§ Objective: Return the records that follow, matching each one exactly.

================================

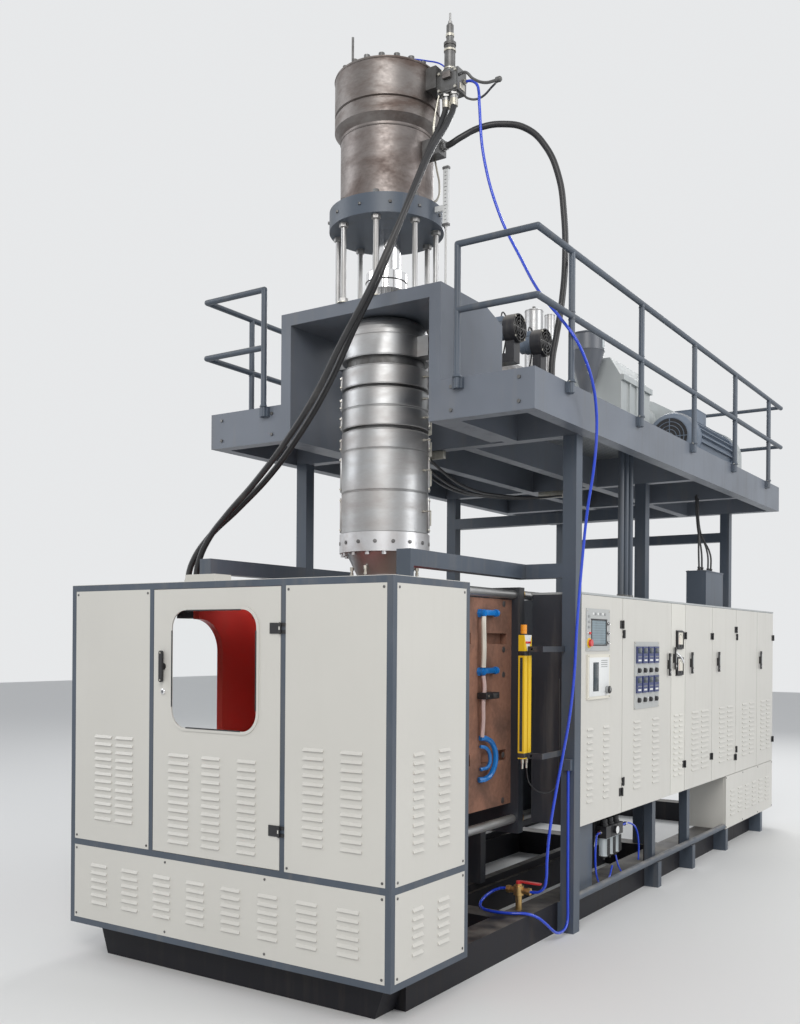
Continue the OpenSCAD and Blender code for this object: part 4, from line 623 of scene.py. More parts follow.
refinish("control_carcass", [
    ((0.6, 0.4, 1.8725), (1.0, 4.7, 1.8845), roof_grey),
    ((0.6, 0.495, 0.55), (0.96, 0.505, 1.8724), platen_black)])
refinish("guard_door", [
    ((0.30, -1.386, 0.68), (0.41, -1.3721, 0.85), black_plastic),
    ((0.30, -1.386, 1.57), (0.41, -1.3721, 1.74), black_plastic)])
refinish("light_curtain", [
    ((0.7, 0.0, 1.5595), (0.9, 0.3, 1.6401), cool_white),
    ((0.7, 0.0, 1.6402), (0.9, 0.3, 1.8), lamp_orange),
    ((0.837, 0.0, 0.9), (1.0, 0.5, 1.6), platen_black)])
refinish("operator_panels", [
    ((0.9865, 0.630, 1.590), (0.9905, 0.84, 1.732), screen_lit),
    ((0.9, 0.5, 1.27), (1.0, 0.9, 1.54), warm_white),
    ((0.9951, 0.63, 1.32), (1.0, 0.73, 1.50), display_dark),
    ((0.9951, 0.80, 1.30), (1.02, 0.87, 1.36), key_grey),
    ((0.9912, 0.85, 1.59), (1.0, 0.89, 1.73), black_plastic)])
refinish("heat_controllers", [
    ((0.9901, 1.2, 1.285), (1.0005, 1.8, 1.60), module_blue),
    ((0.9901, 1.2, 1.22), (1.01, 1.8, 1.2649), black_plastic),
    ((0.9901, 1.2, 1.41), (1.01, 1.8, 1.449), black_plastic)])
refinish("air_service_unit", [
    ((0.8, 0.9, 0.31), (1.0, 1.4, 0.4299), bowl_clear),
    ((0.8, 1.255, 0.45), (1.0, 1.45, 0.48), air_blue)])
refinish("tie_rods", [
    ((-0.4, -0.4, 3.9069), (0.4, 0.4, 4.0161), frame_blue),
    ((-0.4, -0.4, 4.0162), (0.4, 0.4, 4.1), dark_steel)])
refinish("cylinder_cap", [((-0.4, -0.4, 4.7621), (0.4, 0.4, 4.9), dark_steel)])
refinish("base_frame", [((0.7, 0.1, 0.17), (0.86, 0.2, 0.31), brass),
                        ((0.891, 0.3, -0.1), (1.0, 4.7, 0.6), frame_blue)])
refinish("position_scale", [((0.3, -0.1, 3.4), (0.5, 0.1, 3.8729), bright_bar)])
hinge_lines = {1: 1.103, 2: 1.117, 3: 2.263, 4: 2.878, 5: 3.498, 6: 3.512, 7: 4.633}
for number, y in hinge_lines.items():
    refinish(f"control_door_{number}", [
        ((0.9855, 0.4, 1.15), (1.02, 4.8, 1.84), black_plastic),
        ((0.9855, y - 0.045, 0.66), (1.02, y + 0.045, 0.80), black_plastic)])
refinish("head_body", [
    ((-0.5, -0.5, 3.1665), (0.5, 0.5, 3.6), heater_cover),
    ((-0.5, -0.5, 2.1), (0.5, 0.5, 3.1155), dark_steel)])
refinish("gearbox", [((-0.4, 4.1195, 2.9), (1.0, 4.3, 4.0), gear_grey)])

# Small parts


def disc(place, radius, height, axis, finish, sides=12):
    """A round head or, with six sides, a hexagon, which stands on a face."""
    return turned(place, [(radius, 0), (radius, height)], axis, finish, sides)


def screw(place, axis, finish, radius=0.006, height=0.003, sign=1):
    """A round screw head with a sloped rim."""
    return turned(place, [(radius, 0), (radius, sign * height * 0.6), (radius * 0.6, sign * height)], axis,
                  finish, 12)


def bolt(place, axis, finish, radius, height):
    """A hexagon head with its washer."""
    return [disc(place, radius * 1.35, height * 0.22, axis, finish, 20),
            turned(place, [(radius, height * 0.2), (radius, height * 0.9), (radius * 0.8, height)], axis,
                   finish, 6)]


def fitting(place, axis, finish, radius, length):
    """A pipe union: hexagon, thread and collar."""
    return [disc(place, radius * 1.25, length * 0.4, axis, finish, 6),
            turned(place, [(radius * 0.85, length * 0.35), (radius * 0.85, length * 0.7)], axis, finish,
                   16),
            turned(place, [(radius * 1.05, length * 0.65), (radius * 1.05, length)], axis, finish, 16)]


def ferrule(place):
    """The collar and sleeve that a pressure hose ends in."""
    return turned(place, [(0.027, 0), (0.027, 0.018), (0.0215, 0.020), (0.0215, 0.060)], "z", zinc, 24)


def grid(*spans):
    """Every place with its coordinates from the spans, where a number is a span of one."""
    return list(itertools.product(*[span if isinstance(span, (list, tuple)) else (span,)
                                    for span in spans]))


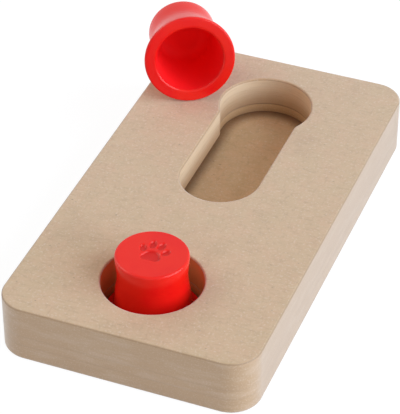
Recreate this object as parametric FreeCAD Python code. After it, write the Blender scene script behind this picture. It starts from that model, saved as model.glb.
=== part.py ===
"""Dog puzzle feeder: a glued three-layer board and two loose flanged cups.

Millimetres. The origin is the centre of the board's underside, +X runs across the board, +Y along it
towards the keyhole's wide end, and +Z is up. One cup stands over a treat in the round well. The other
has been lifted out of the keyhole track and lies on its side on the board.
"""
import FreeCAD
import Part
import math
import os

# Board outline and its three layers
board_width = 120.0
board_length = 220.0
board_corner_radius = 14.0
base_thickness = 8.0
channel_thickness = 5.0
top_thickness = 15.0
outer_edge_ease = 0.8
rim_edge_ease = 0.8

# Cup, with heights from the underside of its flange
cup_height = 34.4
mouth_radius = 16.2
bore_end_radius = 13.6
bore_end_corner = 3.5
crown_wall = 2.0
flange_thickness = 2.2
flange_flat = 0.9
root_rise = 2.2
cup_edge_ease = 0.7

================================

§ Correct response:
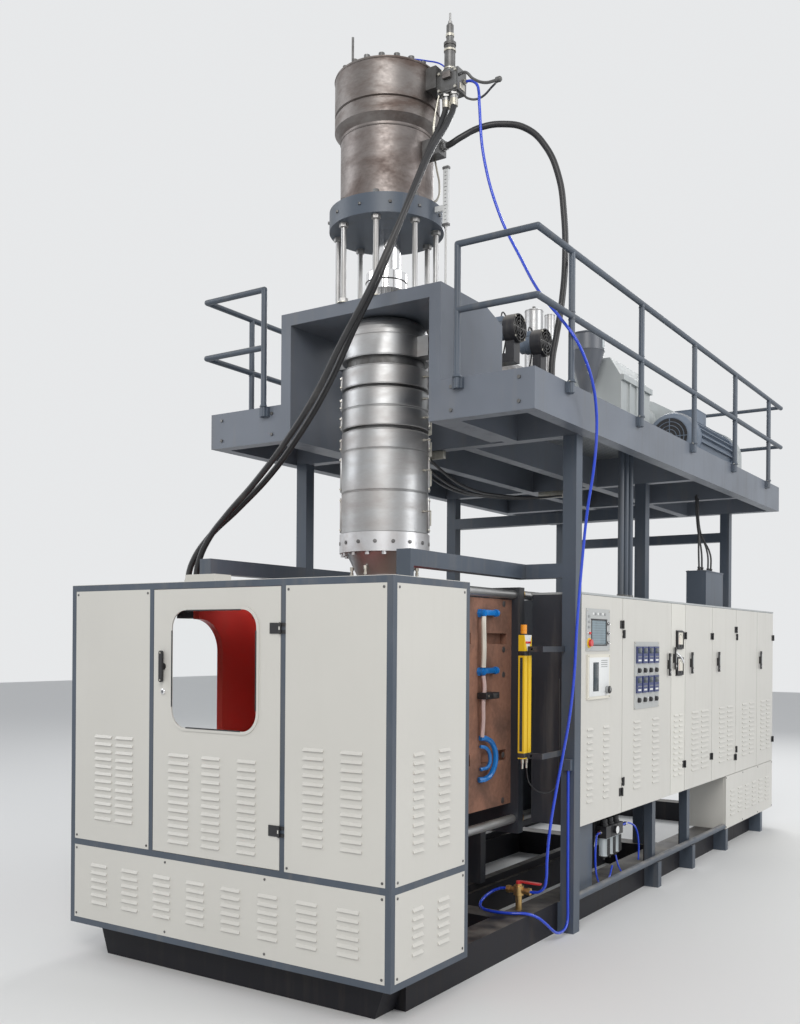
Continue the OpenSCAD and Blender code for this object: part 4, from line 623 of scene.py. More parts follow.
refinish("control_carcass", [
    ((0.6, 0.4, 1.8725), (1.0, 4.7, 1.8845), roof_grey),
    ((0.6, 0.495, 0.55), (0.96, 0.505, 1.8724), platen_black)])
refinish("guard_door", [
    ((0.30, -1.386, 0.68), (0.41, -1.3721, 0.85), black_plastic),
    ((0.30, -1.386, 1.57), (0.41, -1.3721, 1.74), black_plastic)])
refinish("light_curtain", [
    ((0.7, 0.0, 1.5595), (0.9, 0.3, 1.6401), cool_white),
    ((0.7, 0.0, 1.6402), (0.9, 0.3, 1.8), lamp_orange),
    ((0.837, 0.0, 0.9), (1.0, 0.5, 1.6), platen_black)])
refinish("operator_panels", [
    ((0.9865, 0.630, 1.590), (0.9905, 0.84, 1.732), screen_lit),
    ((0.9, 0.5, 1.27), (1.0, 0.9, 1.54), warm_white),
    ((0.9951, 0.63, 1.32), (1.0, 0.73, 1.50), display_dark),
    ((0.9951, 0.80, 1.30), (1.02, 0.87, 1.36), key_grey),
    ((0.9912, 0.85, 1.59), (1.0, 0.89, 1.73), black_plastic)])
refinish("heat_controllers", [
    ((0.9901, 1.2, 1.285), (1.0005, 1.8, 1.60), module_blue),
    ((0.9901, 1.2, 1.22), (1.01, 1.8, 1.2649), black_plastic),
    ((0.9901, 1.2, 1.41), (1.01, 1.8, 1.449), black_plastic)])
refinish("air_service_unit", [
    ((0.8, 0.9, 0.31), (1.0, 1.4, 0.4299), bowl_clear),
    ((0.8, 1.255, 0.45), (1.0, 1.45, 0.48), air_blue)])
refinish("tie_rods", [
    ((-0.4, -0.4, 3.9069), (0.4, 0.4, 4.0161), frame_blue),
    ((-0.4, -0.4, 4.0162), (0.4, 0.4, 4.1), dark_steel)])
refinish("cylinder_cap", [((-0.4, -0.4, 4.7621), (0.4, 0.4, 4.9), dark_steel)])
refinish("base_frame", [((0.7, 0.1, 0.17), (0.86, 0.2, 0.31), brass),
                        ((0.891, 0.3, -0.1), (1.0, 4.7, 0.6), frame_blue)])
refinish("position_scale", [((0.3, -0.1, 3.4), (0.5, 0.1, 3.8729), bright_bar)])
hinge_lines = {1: 1.103, 2: 1.117, 3: 2.263, 4: 2.878, 5: 3.498, 6: 3.512, 7: 4.633}
for number, y in hinge_lines.items():
    refinish(f"control_door_{number}", [
        ((0.9855, 0.4, 1.15), (1.02, 4.8, 1.84), black_plastic),
        ((0.9855, y - 0.045, 0.66), (1.02, y + 0.045, 0.80), black_plastic)])
refinish("head_body", [
    ((-0.5, -0.5, 3.1665), (0.5, 0.5, 3.6), heater_cover),
    ((-0.5, -0.5, 2.1), (0.5, 0.5, 3.1155), dark_steel)])
refinish("gearbox", [((-0.4, 4.1195, 2.9), (1.0, 4.3, 4.0), gear_grey)])

# Small parts


def disc(place, radius, height, axis, finish, sides=12):
    """A round head or, with six sides, a hexagon, which stands on a face."""
    return turned(place, [(radius, 0), (radius, height)], axis, finish, sides)


def screw(place, axis, finish, radius=0.006, height=0.003, sign=1):
    """A round screw head with a sloped rim."""
    return turned(place, [(radius, 0), (radius, sign * height * 0.6), (radius * 0.6, sign * height)], axis,
                  finish, 12)


def bolt(place, axis, finish, radius, height):
    """A hexagon head with its washer."""
    return [disc(place, radius * 1.35, height * 0.22, axis, finish, 20),
            turned(place, [(radius, height * 0.2), (radius, height * 0.9), (radius * 0.8, height)], axis,
                   finish, 6)]


def fitting(place, axis, finish, radius, length):
    """A pipe union: hexagon, thread and collar."""
    return [disc(place, radius * 1.25, length * 0.4, axis, finish, 6),
            turned(place, [(radius * 0.85, length * 0.35), (radius * 0.85, length * 0.7)], axis, finish,
                   16),
            turned(place, [(radius * 1.05, length * 0.65), (radius * 1.05, length)], axis, finish, 16)]


def ferrule(place):
    """The collar and sleeve that a pressure hose ends in."""
    return turned(place, [(0.027, 0), (0.027, 0.018), (0.0215, 0.020), (0.0215, 0.060)], "z", zinc, 24)


def grid(*spans):
    """Every place with its coordinates from the spans, where a number is a span of one."""
    return list(itertools.product(*[span if isinstance(span, (list, tuple)) else (span,)
                                    for span in spans]))


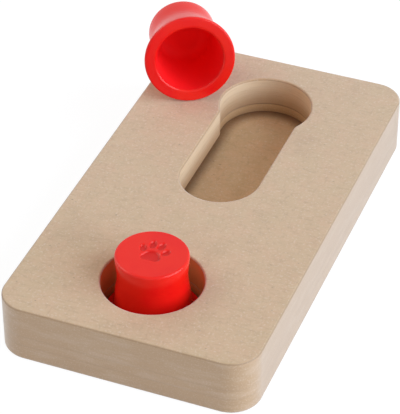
Recreate this object as parametric FreeCAD Python code. After it, write the Blender scene script behind this picture. It starts from that model, saved as model.glb.
=== part.py ===
"""Dog puzzle feeder: a glued three-layer board and two loose flanged cups.

Millimetres. The origin is the centre of the board's underside, +X runs across the board, +Y along it
towards the keyhole's wide end, and +Z is up. One cup stands over a treat in the round well. The other
has been lifted out of the keyhole track and lies on its side on the board.
"""
import FreeCAD
import Part
import math
import os

# Board outline and its three layers
board_width = 120.0
board_length = 220.0
board_corner_radius = 14.0
base_thickness = 8.0
channel_thickness = 5.0
top_thickness = 15.0
outer_edge_ease = 0.8
rim_edge_ease = 0.8

# Cup, with heights from the underside of its flange
cup_height = 34.4
mouth_radius = 16.2
bore_end_radius = 13.6
bore_end_corner = 3.5
crown_wall = 2.0
flange_thickness = 2.2
flange_flat = 0.9
root_rise = 2.2
cup_edge_ease = 0.7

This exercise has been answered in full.